There is no political route toward a one-state solution. But some American professors are too blinded by hatred of Israel—or too naive—to see that they are inadvertently advocating for armed conflict.

At the MLA panel 48 discussions, Barghouti took Nelson to task, by suggesting that AAUP’s long standing Academic Freedom standards did not comply with the  lesser ones of the United Nations.  Nelson at the second opposing panel countered suggesting that the arguments of Barghouti and others on the panel  were “delusional and irrational”:

…praising Barghouti for at least admitting that he was calling for academics to give up some freedom.

Nelson said that was the least of the problems with the boycott as envisioned by Barghouti and the ASA. Nelson noted that the groups have left open the possibility of working with Israeli scholars deemed to be supportive of the Palestinian cause. However one feels about that cause, Nelson said, the idea of creating lists of acceptable and unacceptable scholars can’t be taken seriously as consistent with academic freedom.
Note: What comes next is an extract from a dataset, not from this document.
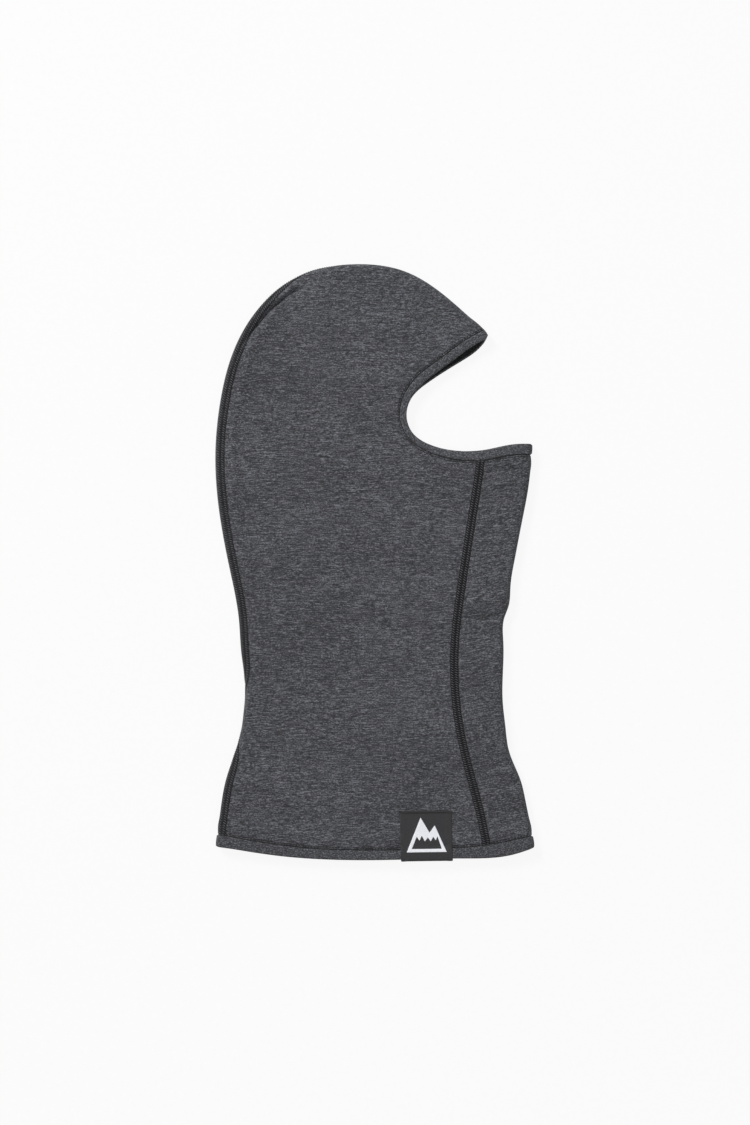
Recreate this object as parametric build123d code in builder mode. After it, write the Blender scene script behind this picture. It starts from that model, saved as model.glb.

This system creates “the right to suppress people he doesn’t like,” Nelson said. “This is selective academic tyranny.”

Russell Berman, director of German studies and professor of comparative literature at Stanford University and former MLA President drew attention to the selective anti-Semitic stands of the Israeli academic boycott supporters, saying:

That when boycott defenders talk about facing false charges of anti-Semitism, they are engaged in “an attempt to silence the Jewish community.” When pro-boycott people criticize the “Zionist lobby,” they are trying to question the right of anyone affiliated with certain groups to participate in the debate.

[…]

What does it mean, Berman said, if boycott supporters have “come around to Jew counting?”

According to the JNS.org account of yesterday’s session less than 125 of the 4,000 conference attendees were at the Israeli Academic Boycott MLA Panel 48.  Perhaps, that may be a forecast of a possible defeat for the misguided resolution at Saturday’s plenary session of the MLA.